— Begin SUPPLIED INFORMATION —
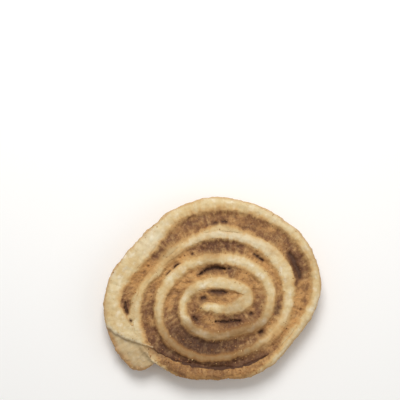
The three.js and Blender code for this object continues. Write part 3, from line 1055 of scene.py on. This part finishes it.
# Sunk basin, shallower where dough lies over its edge
edge_near, edge_far = (known(tree, name) for name in ("edge_near", "edge_far"))
edge = calc("MINIMUM", edge_near, edge_far)
basin = ramp(edge, 0.2 * MM, size["Basin"])
sink = size["Edge Sink"] + (size["Middle Sink"] - size["Edge Sink"]) * basin
sink = sink + size["Lip Drop"] * ramp(edge, size["Lip"], 0.0)
for name, edge in (("near", edge_near), ("far", edge_far)):
    spill = known(tree, "spill_" + name)
    covered = ramp(edge - spill, 1.4 * MM, 0.2 * MM) * ramp(spill, 0.3 * MM, MM)
    sink = sink * (1.0 - covered * 0.8)

# Swells, lumps, grains, crumbs and burst bubbles
swells = noise(scaled(place, 0.6, 1.0, 0.0), 4 * MM, 2.0, seed) * size["Swells"]
lumps = noise(scaled(place, 0.8, 1.0, 0.0), 1.3 * MM, 3.0, seed) * size["Lumps"]
grain = noise(on_ground, 0.5 * MM, 2.0, seed) * size["Grain"]
bubble, chance = spots(on_ground, size["Bubble Spacing"], seed)
bubble = ramp(bubble, 0.3, 0.1) * ramp(chance, 0.45, 0.55) * size["Bubble Depth"]
strip = keep(tree, strip, "FLOAT_VECTOR", crumbly=jumble(on_ground, MM, CRUMB_PUSH))
crumb = crumb_rise(known(tree, "crumbly", "FLOAT_VECTOR"), size["Crumb Size"]) * size["Crumb Height"]
relief = (swells + lumps + crumb - bubble) * (basin * 0.85 + 0.15) + grain * (basin * 0.6 + 0.4)
strip = keep(tree, strip, relief=relief / MM)
top = size["Thickness"] - face_hollows(ground, size["Face Hollow"]) - sink
top = top + known(tree, "relief") * MM - of_crack(known(tree, "depth")) * known(tree, "opening")
height = size["Foot"] + rise * (top - size["Foot"])
strip = move(tree, strip, Position=reckon("ADD", ground, vector(0.0, 0.0, height)))
strip = bounded(tree, strip, size["Lowest"], size["Thickness"])
strip = forget(tree, strip, "near", "far", "across")
end_tree(tree, strip, size["Material"])
filling = grow("cinnamon_filling_baked", filling_path, tree, filling_sizes)
bpy.data.objects.remove(crack_piece)

tree, shader = new_shader(filling_material)
place, crumbly = (carried(tree, name, "Vector") for name in ("strip", "crumbly"))
rise, relief, dark_and_painted_shade = (carried(tree, name) for name in ("rise", "relief", "dark_and_painted_shade"))
upper = ramp(rise, 0.3, 0.8)
colour = cinnamon_colour(place, crumbly, dark_and_painted_shade, relief)
overlap = (FILLING_REACH - GAP) * MM
for name, (end, _) in MEETS.items():
    edge = overlap - carried(tree, "edge_" + name) + carried(tree, "spill_" + name) * upper
    ragged = carried(tree, "fringe_" + name)
    line = border(carried(tree, "beside_" + name), edge, ragged, BORDER_SEEDS[end])
    deep = (edge - carried(tree, "soak_" + name) - line) / ragged
    # Beside browner dough the soaked edge is browner too, which at the bottoms of turns 1 to 3 is partly
    # painted shade
    toast_and_shade_share = ramp(carried(tree, "toast_and_painted_light_" + name), 0.0, 1.0)
    gold = tint(toast_and_shade_share, SOAKED_GOLD, TOAST_AND_SHADE_TINT, "MULTIPLY")
    cream = tint(toast_and_shade_share, linear(214, 186, 136), TOAST_AND_SHADE_TINT, "MULTIPLY")
    colour = tint(ramp(deep, -1.6, -0.3) * 0.85, colour, gold)
    colour = tint(ramp(deep, -0.7, 0.8), colour, cream)
colour = layered(
    colour,
    (ramp(rise, 0.4, 0.05) * 0.5, 104, 64, 38),
    (carried(tree, "scorch") * upper * 0.7, 98, 62, 40),
    # Deep brown inside the cracks and pits: partly baked caramel, partly painted shade in their depths
    (ramp(carried(tree, "opening"), 0.2, 0.9), 90, 60, 42),
)
uneven_gloss = ramp(relief, -0.4, 0.4, 0.5, 0.8)
finish(tree, shader, colour, uneven_gloss, 0.35, noise(place, 0.25 * MM, 3.0), 0.7, 0.15 * MM)

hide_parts("cinnamon_filling")
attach(filling, "root")


# Loose crumbs. Grains of sugar and cinnamon, and crumbs that the knife tore off and dragged over
# the face. They lie thick on the filling and on the brown dough at the bottom, where they baked on.
FACES_UP = 0.4  # least upward part of the normal where crumbs come to rest


def strewn(tree, piece, density, seed):
    """Points scattered over the upper face of a piece."""
    info = put(tree, "GeometryNodeObjectInfo", {"Object": piece})
    surface = Field(tree, info.outputs["Geometry"])
    upward = calc("GREATER_THAN", part_of(made(tree, "GeometryNodeInputNormal"), "Z"), FACES_UP)
    inputs = {"Mesh": surface, "Density": density * upward, "Seed": seed}
    return made(tree, "GeometryNodeDistributePointsOnFaces", inputs)


def chance_of(tree, low, high, seed, kind="FLOAT"):
    """A random number or vector for each point."""
    return made(tree, "FunctionNodeRandomValue", {"Min": low, "Max": high, "Seed": seed}, data_type=kind)


def scatter(name, tree, sizes, size, points, grain, least, most, length, turn, bend):
    """Puts a grain on each point, stretched at random, bends them all, and keeps them as a piece."""
    points = keep(tree, points, shade=chance_of(tree, 0.0, 1.0, 1))
    stretch = chance_of(tree, least, most, 3, "FLOAT_VECTOR")
    shape = reckon("MULTIPLY", stretch, vector(length, length, length))
    inputs = {"Points": points, "Instance": grain, "Rotation": turn, "Scale": shape}
    grains = made(tree, "GeometryNodeInstanceOnPoints", inputs)
    grains = made(tree, "GeometryNodeRealizeInstances", {"Geometry": grains})
    grains = move(tree, grains, Position=jumble(here(tree), bend, size["Raggedness"]))
    end_tree(tree, grains, size["Material"])
    return grow(name, bpy.data.meshes.new("base"), tree, sizes)


def crumb_finish(tree, shader, colour, blotch, blotch_size, relief_size):
    """Blotches one colour over another and gives the dull, rough finish of a crumb."""
    place = Field(tree, put(tree, "ShaderNodeTexCoord").outputs["Object"])
    colour = layered(colour, (ramp(noise(place, blotch_size), 0.0, 1.0) * 0.4, *blotch))
    finish(tree, shader, colour, 0.85, 0.2, noise(place, relief_size), 0.4, 0.05 * MM)


crumb_material = bpy.data.materials.new("loose_crumbs")
crumb_sizes = {
    "Dough": dough,
    "Filling": filling,
    "On Filling": 0.8 / MM**2,
    "On Brown Dough": 2.2 / MM**2,
    "Clump Size": 3.0 * MM,
    "Least Half": 0.1 * MM,
    "Most Half": 0.32 * MM,
    "Raggedness": 0.35 * MM,
    "Seed": 4,
    "Material": crumb_material,
}
tree, path, size = new_tree("crumb_scatter", crumb_sizes)
on_top = ramp(known(tree, "rise"), 0.93, 0.99)
clumps = ramp(noise(here(tree), size["Clump Size"]), -1.0, 0.8)
shut = 1.0 - known(tree, "opening")
brown = ramp(known(tree, "soak_in"), 2.0 * MM, 4.5 * MM)
points = put(tree, "GeometryNodeJoinGeometry")
for piece, density in (
    ("Filling", size["On Filling"] * on_top * clumps * shut),
    ("Dough", size["On Brown Dough"] * brown * on_top),
):
    fill(tree, points.inputs[0], strewn(tree, size[piece], density, size["Seed"]))
points = Field(tree, points.outputs[0])
half = chance_of(tree, 0.0, 1.0, 2)
half = size["Least Half"] + (size["Most Half"] - size["Least Half"]) * half * half * half
turn = chance_of(tree, (0.0, 0.0, 0.0), (2 * math.pi,) * 3, 5, "FLOAT_VECTOR")
ball = made(tree, "GeometryNodeMeshIcoSphere", {"Radius": 1.0, "Subdivisions": 1})
least, most = (0.7, 0.6, 0.5), (1.4, 1.1, 0.9)
crumbs = scatter(
    "loose_crumbs", tree, crumb_sizes, size, points, ball, least, most, half, turn, 0.35 * MM
)

tree, shader = new_shader(crumb_material)
shade = carried(tree, "shade")
colour = layered(
    linear(112, 74, 48),
    (ramp(shade, 0.05, 0.25), 164, 112, 68),
    (ramp(shade, 0.5, 0.8), 188, 140, 86),
    (ramp(shade, 0.93, 0.99), 202, 162, 112),
)
crumb_finish(tree, shader, colour, (110, 74, 48), 0.3 * MM, 0.15 * MM)

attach(crumbs, "root")


# Dough shreds. Thin flakes that the knife pulled from the layers, lying across the line between
# dough and filling, and standing off the rough rim and the edge of the pressed flap.
shred_material = bpy.data.materials.new("dough_shreds")
shred_sizes = {
    "Dough": dough,
    "At Edges": 0.25 / MM**2,
    "At Rim": 0.8 / MM**2,
    "Least Length": 0.3 * MM,
    "Most Length": 1.0 * MM,
    "Raggedness": 0.4 * MM,
    "Seed": 8,
    "Material": shred_material,
}
tree, path, size = new_tree("shred_scatter", shred_sizes)
on_top = ramp(known(tree, "rise"), 0.9, 0.99)
edges = [
    ramp(known(tree, "edge_" + end), 1.2 * MM, 0.3 * MM) * ramp(known(tree, "soak_" + end), 0.0, 0.3 * MM)
    for end in ("in", "out")
]
edges = calc("MAXIMUM", *edges) * size["At Edges"]
rim_edge = ramp(known(tree, "edge_out"), 1.6 * MM, 0.6 * MM) * known(tree, "flaky") * known(tree, "outside")
rims = calc("MAXIMUM", rim_edge, known(tree, "lip")) * size["At Rim"]
points = strewn(tree, size["Dough"], (edges + rims) * on_top, size["Seed"])
length = chance_of(tree, size["Least Length"], size["Most Length"], 2)
inputs = {"Vector": known(tree, "side", "FLOAT_VECTOR")}
turn = made(tree, "FunctionNodeAlignRotationToVector", inputs, axis="X")
tilt = chance_of(tree, (-0.3, -0.2, -0.9), (0.3, 0.2, 0.9), 4, "FLOAT_VECTOR")
inputs = {"Rotation": turn, "Rotate By": tilt}
turn = made(tree, "FunctionNodeRotateRotation", inputs, rotation_space="LOCAL")
leaf = made(tree, "GeometryNodeMeshIcoSphere", {"Radius": 0.5, "Subdivisions": 2})
least, most = (0.6, 0.3, 0.12), (1.0, 0.7, 0.25)
shreds = scatter(
    "dough_shreds", tree, shred_sizes, size, points, leaf, least, most, length, turn, 0.5 * MM
)

tree, shader = new_shader(shred_material)
shade = carried(tree, "shade")
colour = layered(
    linear(178, 140, 90),
    (ramp(shade, 0.2, 0.8), 206, 176, 126),
    (ramp(shade, 0.85, 0.95), 160, 116, 70),
)
crumb_finish(tree, shader, colour, (190, 150, 96), 0.5 * MM, 0.2 * MM)

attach(shreds, "root")


# Table, light and camera. The slice lies on a pale table under a large soft lamp, brighter from
# the far side, and the camera looks down on it through a long lens.
TABLE_HALF = 1.5  # metres, from the table's middle to its edges
table_corners = [(-TABLE_HALF, -TABLE_HALF, 0), (TABLE_HALF, -TABLE_HALF, 0)]
table_corners += [(TABLE_HALF, TABLE_HALF, 0), (-TABLE_HALF, TABLE_HALF, 0)]
table_mesh = bpy.data.meshes.new("table")
table_mesh.from_pydata(table_corners, [], [(0, 1, 2, 3)])
table = bpy.data.objects.new("table", table_mesh)
bpy.context.scene.collection.objects.link(table)
table_material = bpy.data.materials.new("table_top")
tree, shader = new_shader(table_material)
shader.inputs["Base Color"].default_value = linear(246, 245, 243)
shader.inputs["Roughness"].default_value = 0.6
table_mesh.materials.append(table_material)

world = bpy.data.worlds.new("studio")
bpy.context.scene.world = world
world.use_nodes = True
world.node_tree.nodes["Background"].inputs["Color"].default_value = (1, 0.99, 0.97, 1)
world.node_tree.nodes["Background"].inputs["Strength"].default_value = 0.4


def lamp(name, place, width, power):
    """A square soft lamp that faces the slice."""
    light = bpy.data.lights.new(name, "AREA")
    light.shape = "SQUARE"
    light.size = width
    light.energy = power
    piece = bpy.data.objects.new(name, light)
    piece.location = place
    piece.rotation_mode = "QUATERNION"
    piece.rotation_quaternion = (-Vector(place)).to_track_quat("-Z", "Y")
    bpy.context.scene.collection.objects.link(piece)


lamp("main_lamp", (-0.03, 0.3, 0.48), 0.26, 2.35)
lamp("side_lamp", (0.5, -0.1, 0.4), 0.4, 0.5)

IMAGE_SIDE = 400.0  # pixels
SLICE_AT = (212.5, 287.7)  # pixels, where the middle of the slice's face lies in the picture
FRAME_WIDTH = 0.1574  # metres of table that the picture spans at the slice
LENS = 85.0
SENSOR = 36.0
ELEVATION = math.radians(84)
camera_data = bpy.data.cameras.new("camera")
camera_data.lens = LENS
camera_data.sensor_width = SENSOR
camera_data.clip_start = 0.01
camera = bpy.data.objects.new("camera", camera_data)
forward = Vector((0, math.cos(ELEVATION), -math.sin(ELEVATION)))
upward = Vector((0, math.sin(ELEVATION), math.cos(ELEVATION)))
distance = FRAME_WIDTH * LENS / SENSOR
right_by = (SLICE_AT[0] / IMAGE_SIDE - 0.5) * FRAME_WIDTH
up_by = (0.5 - SLICE_AT[1] / IMAGE_SIDE) * FRAME_WIDTH
face_middle = Vector((0, 0, THICKNESS * MM))
camera.location = face_middle - forward * distance - upward * up_by - Vector((right_by, 0, 0))
camera.rotation_mode = "QUATERNION"
camera.rotation_quaternion = forward.to_track_quat("-Z", "Y")
bpy.context.scene.collection.objects.link(camera)
bpy.context.scene.camera = camera
bpy.context.scene.view_settings.view_transform = "Standard"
— End SUPPLIED INFORMATION —
(OBJECTIVE):
Copy all lines from the material that contain "scene".

(EXERCISE RESPONSE):
The three.js and Blender code for this object continues. Write part 3, from line 1055 of scene.py on. This part finishes it.
bpy.context.scene.collection.objects.link(table)
bpy.context.scene.world = world
    bpy.context.scene.collection.objects.link(piece)
bpy.context.scene.collection.objects.link(camera)
bpy.context.scene.camera = camera
bpy.context.scene.view_settings.view_transform = "Standard"